Performance Enhancing Vitamin

Sunshine SteroiD3 : Performance Enhancing Vitamin


Have you ever heard of the Sunshine Steroid?

Did you know that vitamin D3 (cholecalciferol) was misclassified as a vitamin back when it was discovered? The active form of vitamin D3 is actually a steroid hormone. More specifically, vitamin D3 is a pleomorphic steroid hormone, meaning it can change into different types of steroid hormones. Sunlight gives us the most potent steroid hormone in the human body!

When you combine the German and Russian research with the modern English research on vitamin D and athletic performance, the conclusion is obvious:

Vitamin D can be found at your local pharmacy or health store.

Sufficient levels ( minimum 50ng/ml of 25-hydroxyvitaminD3 in blood) of vitamin D improves SPEED, BALANCE, REACTION TIME, MUSCLE MASS and STRENGTH. (2000-5000 IU/day is a safe amount to take to reach sufficient levels)

  1. German and Russian Olympic athletes have used UVB radiation to strengthen their performance.
  2. Athletic performance peaks in the summer and is lowest in the winter , the same as sunlight and vitamin D.
  3. Vitamin D stimulates growth of muscle fibers that are critical to athletic ability.
  4. Neuromuscular performance improves with higher vitamin D blood levels.
  5. Vitamin D has been found to improve both balance and reaction time.

I discovered that there are five totally independent bodies of research that all converge on an inescapable conclusion: vitamin D will improve athletic performance in vitamin D deficient people (and that includes most people). Even more interesting is who published the most direct literature, and when. Are you old enough to remember when the Germans and Russians won every Olympics in the ’60s and ’70s? Well, it turns out that the most convincing evidence that vitamin D improves athletic performance was published in old German and Russian medical literature.

If you are vitamin D deficient, the medical literature indicates that the right amount of vitamin D will make you faster, stronger, improve your balance and timing, etc. How much it will improve your athletic ability depends on how deficient you are to begin with. How good an athlete you will be depends on your innate ability, training, and dedication.”

“However, peak athletic performance also depends upon the neuromuscular cells in your body and brain having unfettered access to the steroid hormone, activated vitamin D. How much activated vitamin D is available to your brain, muscle, and nerves depends on the amount of 25-hydroxyvitamin D in your blood. In turn, how much 25-hydroxyvitamin D is in your blood depends on how much vitamin D you put in your mouth or how often you expose your skin to UVB light.

Five converging—but totally separate—lines of scientific evidence leave little doubt that vitamin D improves athletic performance. There is actually a sixth line of evidence that i left out due to its complexity: the two studies I found on muscle strength and vitamin D receptor polymorphisms (genetic variations), both were positive. Anyway, the scientific evidence that UVB radiation, either from the sun or a sunbed, will improve athletic performance is overwhelming and the mechanism is almost certainly vitamin D production. Peak athletic performance will probably occur with 25OHD levels of about 50 ng/mL, a level that can be obtained through the use of supplements as well.”

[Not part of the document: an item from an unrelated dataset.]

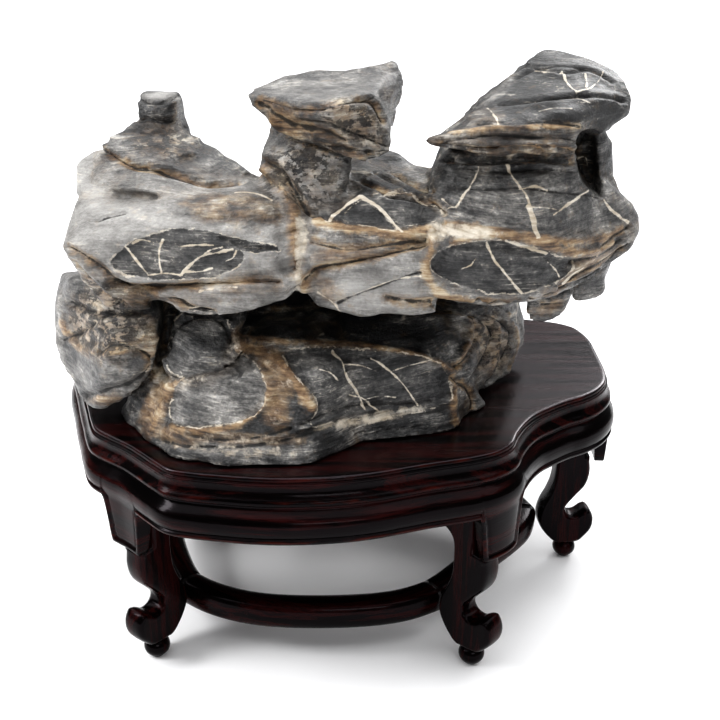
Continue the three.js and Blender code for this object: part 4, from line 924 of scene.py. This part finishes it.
def lattice_noise(axes, size, seed, stretch=(1, 1, 1)):
    """Smooth noise, -1 to 1, on a grid given by its three axes, with features of one size."""
    draw = np.random.RandomState(seed)
    coords = [axis / (size * s) for axis, s in zip(axes, stretch)]
    low = [int(math.floor(c.min())) - 1 for c in coords]
    span = [int(math.floor(c.max())) + 3 - a for c, a in zip(coords, low)]
    values = draw.uniform(-1, 1, span).astype(np.float32)
    for k, c in enumerate(coords):
        t = c - low[k]
        i = np.floor(t).astype(int)
        f = t - i
        f = (f * f * (3 - 2 * f)).astype(np.float32)
        shape = [1, 1, 1]
        shape[k] = -1
        f = f.reshape(shape)
        values = np.take(values, i, axis=k) * (1 - f) + np.take(values, i + 1, axis=k) * f
    return values


def hull_distance(planes, x, y, z):
    """Distance past the outermost of a hull's planes on a grid, negative inside."""
    distance = np.full(np.broadcast_shapes(x.shape, y.shape, z.shape), -1e3, np.float32)
    for a, b, c, d in planes:
        np.maximum(distance, a * x + b * y + c * z + d, out=distance)
    return distance


def surface_nets(field, origin, cell):
    """Vertices and quads of the field's zero surface."""
    inside = field < 0
    nx, ny, nz = field.shape
    corner = [inside[a:nx - 1 + a, b:ny - 1 + b, c:nz - 1 + c]
              for a in (0, 1) for b in (0, 1) for c in (0, 1)]
    count = np.sum(corner, axis=0)
    active = (count > 0) & (count < 8)
    index = np.full(active.shape, -1, np.int32)
    cells = np.argwhere(active)
    index[active] = np.arange(len(cells))
    total = np.zeros((len(cells), 3))
    hits = np.zeros(len(cells))
    i, j, k = cells.T
    for axis in range(3):
        others = [a for a in range(3) if a != axis]
        for p in (0, 1):
            for q in (0, 1):
                start = [0, 0, 0]
                start[others[0]], start[others[1]] = p, q
                end = list(start)
                end[axis] = 1
                a = field[i + start[0], j + start[1], k + start[2]]
                b = field[i + end[0], j + end[1], k + end[2]]
                cross = (a < 0) != (b < 0)
                t = np.where(cross, a / np.where(cross, a - b, 1), 0)
                point = np.array(start, float) + t[:, None] * (np.array(end) - np.array(start))
                total += point * cross[:, None]
                hits += cross
    vertices = (cells + total / hits[:, None]) * cell + origin
    quads = []
    for axis in range(3):
        u, v = [(1, 2), (2, 0), (0, 1)][axis]
        lo = [slice(1, -1)] * 3
        lo[axis] = slice(0, -1)
        hi = [slice(1, -1)] * 3
        hi[axis] = slice(1, None)
        a, b = inside[tuple(lo)], inside[tuple(hi)]
        for flip, mask in ((False, a & ~b), (True, ~a & b)):
            at = np.argwhere(mask)
            at += [0 if k == axis else 1 for k in range(3)]
            ring = []
            for du, dv in ((-1, -1), (0, -1), (0, 0), (-1, 0)):
                near = at.copy()
                near[:, u] += du
                near[:, v] += dv
                ring.append(index[near[:, 0], near[:, 1], near[:, 2]])
            quad = np.stack(ring, 1)
            quads.append(quad[:, ::-1] if flip else quad)
    return vertices, np.vstack(quads)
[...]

“All that is missing is a big time professional or college team identifying, and then treating, their elite athletes who are vitamin D deficient. Can you imagine what such performance-enhancing effects would do for basketball players, the majority of which are dark skinned and practice and play indoors all winter? Or gymnasts? Weight lifters? Can you imagine what it might do for those chronic neuromuscular injuries which are so common in sports medicine?

A word of caution, though. The above studies suggest that taking too much vitamin D (more than 5,000 IU/day) may actually worsen athletic performance. So take the right amount, not all you can swallow. Take enough to keep your 25-hydroxyvitamin D levels around 50 ng/mL, year-round. Easier yet, regularly use the sun in the summer and a sunbed (once a week should be about right) in the winter—with care not to burn.

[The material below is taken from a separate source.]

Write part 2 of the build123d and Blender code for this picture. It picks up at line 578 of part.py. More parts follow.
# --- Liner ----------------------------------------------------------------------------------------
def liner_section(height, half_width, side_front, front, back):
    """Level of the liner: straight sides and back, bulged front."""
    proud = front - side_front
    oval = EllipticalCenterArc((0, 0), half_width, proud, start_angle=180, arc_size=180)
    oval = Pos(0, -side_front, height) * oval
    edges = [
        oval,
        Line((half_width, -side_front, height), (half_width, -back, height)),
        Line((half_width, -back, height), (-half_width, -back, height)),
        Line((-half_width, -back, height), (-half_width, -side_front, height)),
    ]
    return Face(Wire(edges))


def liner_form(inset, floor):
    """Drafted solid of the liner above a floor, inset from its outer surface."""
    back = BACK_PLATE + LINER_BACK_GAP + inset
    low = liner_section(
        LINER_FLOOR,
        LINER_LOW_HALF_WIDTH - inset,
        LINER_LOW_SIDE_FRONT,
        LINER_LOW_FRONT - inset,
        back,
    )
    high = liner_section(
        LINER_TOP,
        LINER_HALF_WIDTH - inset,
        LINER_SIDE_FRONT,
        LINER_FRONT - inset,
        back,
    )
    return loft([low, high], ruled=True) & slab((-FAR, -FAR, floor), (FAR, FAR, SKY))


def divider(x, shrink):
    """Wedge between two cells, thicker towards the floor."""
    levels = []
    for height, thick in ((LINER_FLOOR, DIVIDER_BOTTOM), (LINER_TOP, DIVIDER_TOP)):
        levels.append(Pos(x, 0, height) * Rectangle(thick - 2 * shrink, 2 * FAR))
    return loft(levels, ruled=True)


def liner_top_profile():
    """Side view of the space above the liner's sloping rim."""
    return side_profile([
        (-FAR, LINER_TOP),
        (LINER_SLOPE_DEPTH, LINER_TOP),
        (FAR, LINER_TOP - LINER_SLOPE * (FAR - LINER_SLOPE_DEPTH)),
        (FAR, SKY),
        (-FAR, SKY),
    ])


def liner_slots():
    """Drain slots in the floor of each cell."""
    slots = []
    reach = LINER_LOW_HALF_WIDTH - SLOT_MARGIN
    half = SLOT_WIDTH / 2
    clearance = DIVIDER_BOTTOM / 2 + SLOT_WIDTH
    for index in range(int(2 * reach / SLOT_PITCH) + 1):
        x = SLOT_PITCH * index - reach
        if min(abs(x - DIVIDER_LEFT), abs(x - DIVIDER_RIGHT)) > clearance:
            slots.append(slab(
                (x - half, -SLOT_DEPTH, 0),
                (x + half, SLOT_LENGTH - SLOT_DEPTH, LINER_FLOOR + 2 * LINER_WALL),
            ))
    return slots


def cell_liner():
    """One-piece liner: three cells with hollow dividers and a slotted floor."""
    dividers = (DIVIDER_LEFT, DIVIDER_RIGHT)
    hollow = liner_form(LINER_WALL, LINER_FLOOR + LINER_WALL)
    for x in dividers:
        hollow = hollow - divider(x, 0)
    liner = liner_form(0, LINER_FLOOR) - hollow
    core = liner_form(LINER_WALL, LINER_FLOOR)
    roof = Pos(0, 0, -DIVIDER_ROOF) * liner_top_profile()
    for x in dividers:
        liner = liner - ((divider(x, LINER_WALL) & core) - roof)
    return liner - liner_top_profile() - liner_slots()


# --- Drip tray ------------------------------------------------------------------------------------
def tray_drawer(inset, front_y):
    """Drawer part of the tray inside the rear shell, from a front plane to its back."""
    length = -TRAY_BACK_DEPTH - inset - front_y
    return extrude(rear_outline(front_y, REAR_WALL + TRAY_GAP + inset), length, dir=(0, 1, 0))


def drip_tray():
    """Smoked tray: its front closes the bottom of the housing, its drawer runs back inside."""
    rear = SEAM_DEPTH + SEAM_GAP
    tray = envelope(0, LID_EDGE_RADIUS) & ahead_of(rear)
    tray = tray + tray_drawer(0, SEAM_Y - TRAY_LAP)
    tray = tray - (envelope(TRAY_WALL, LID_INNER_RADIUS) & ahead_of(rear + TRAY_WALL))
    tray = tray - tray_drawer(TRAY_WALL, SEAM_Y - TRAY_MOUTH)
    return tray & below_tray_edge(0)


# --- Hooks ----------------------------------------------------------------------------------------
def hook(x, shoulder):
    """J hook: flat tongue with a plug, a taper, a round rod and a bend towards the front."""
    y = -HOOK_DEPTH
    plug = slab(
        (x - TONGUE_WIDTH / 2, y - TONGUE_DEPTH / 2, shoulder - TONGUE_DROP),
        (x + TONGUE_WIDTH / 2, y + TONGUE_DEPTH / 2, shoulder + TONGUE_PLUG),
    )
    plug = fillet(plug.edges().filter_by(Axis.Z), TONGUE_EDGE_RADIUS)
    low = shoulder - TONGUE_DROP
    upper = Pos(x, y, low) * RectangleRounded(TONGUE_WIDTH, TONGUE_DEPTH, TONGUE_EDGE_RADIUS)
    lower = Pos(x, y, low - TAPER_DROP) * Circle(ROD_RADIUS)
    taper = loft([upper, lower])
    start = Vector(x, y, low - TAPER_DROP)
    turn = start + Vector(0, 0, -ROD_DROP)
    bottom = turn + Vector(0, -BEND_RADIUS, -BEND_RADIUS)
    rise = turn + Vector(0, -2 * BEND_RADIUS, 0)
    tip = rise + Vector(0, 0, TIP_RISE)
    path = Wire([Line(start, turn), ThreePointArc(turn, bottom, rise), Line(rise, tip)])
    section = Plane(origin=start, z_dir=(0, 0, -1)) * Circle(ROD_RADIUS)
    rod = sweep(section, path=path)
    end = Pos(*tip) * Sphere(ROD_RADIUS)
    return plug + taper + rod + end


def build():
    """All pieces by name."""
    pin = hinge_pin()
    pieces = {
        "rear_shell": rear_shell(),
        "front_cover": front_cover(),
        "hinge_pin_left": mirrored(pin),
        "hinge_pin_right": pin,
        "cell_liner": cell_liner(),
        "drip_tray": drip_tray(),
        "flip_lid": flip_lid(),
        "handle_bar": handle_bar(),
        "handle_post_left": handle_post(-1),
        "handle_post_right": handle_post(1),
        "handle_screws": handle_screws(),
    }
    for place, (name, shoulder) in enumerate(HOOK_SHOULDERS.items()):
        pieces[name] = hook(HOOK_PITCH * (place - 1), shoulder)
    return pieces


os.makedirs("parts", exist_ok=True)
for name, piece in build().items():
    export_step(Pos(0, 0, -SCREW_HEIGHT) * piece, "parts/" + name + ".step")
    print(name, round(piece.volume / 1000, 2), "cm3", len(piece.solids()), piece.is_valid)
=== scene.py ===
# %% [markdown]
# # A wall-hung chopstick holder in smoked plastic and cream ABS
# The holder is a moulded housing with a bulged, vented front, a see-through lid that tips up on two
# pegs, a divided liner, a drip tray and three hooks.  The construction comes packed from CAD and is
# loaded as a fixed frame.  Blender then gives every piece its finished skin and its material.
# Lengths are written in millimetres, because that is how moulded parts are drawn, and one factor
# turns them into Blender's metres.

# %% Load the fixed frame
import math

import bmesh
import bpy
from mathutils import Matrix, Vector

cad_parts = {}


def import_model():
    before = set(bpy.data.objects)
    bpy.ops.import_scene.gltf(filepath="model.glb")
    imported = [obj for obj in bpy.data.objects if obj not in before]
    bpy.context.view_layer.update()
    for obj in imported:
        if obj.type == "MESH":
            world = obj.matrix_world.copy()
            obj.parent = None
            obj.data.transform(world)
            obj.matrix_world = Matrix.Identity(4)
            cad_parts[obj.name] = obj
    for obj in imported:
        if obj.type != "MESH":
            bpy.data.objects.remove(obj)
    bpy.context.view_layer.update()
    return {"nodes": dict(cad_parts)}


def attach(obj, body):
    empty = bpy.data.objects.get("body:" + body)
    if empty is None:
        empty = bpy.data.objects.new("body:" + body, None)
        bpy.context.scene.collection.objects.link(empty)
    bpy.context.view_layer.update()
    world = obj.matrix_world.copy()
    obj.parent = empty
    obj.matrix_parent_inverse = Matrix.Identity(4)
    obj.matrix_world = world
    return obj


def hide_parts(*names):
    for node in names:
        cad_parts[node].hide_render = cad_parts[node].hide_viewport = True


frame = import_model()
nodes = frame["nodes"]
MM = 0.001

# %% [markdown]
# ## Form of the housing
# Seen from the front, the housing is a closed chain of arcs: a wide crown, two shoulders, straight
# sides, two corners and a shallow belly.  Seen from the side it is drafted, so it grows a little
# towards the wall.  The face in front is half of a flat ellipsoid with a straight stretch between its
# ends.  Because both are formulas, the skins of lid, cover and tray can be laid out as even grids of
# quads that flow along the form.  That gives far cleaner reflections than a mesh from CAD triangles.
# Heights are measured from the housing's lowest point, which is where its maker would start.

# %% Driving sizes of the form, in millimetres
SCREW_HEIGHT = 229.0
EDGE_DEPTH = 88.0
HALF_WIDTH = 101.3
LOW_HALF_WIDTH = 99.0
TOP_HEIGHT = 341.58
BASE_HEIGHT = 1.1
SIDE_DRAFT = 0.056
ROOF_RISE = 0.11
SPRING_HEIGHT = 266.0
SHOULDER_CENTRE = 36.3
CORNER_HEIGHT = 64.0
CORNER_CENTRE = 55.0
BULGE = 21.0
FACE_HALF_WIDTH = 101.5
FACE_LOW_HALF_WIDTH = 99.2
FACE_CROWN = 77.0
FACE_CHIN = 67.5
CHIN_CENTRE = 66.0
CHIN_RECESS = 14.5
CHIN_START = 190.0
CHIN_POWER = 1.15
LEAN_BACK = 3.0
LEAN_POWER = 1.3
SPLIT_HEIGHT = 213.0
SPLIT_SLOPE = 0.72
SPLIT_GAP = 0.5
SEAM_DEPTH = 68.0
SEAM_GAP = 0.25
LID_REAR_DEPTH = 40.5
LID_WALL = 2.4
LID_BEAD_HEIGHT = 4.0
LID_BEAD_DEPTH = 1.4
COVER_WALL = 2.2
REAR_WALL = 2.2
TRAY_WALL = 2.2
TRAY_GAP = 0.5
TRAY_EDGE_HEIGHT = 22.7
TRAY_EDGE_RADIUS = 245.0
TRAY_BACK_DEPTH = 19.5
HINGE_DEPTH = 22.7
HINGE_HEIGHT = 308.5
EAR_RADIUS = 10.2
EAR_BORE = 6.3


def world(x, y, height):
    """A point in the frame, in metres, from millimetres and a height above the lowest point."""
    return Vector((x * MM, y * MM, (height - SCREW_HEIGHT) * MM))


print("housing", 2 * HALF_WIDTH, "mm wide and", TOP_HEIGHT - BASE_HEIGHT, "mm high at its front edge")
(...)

When you think about it, none of this should surprise anyone. Every bodybuilder knows that steroid hormones can improve athletic performance and they certainly increase muscle mass. Barry Bonds knows they increase timing and power. Activated vitamin D is as potent a steroid hormone as exists in the human body. However, unlike other steroids, levels of activated vitamin D in muscle and nerve tissue are primarily regulated by sun exposure. That’s right, the rate-limiting step for the autocrine function of activated vitamin D is under your control and depends on how much daily vitamin D you receive. It’s ironic that many athletes now avoid the sun. Organized baseball is even promoting sun avoidance and sunblocks. The ancient Greeks knew better; they had their elite athletes train on the beach and in the nude.

So the level of vitamin D (50 ng/mL) associated with peak athletic performance is the very same level that recent studies show also helps to prevent cancer, diabetes, hypertension, influenza, multiple sclerosis, major depression, cognitive decline, etc. But who cares about all that disease stuff old people get! We’re talking about important stuff here: speed, balance, reaction time, muscle mass and strength, squats, reps.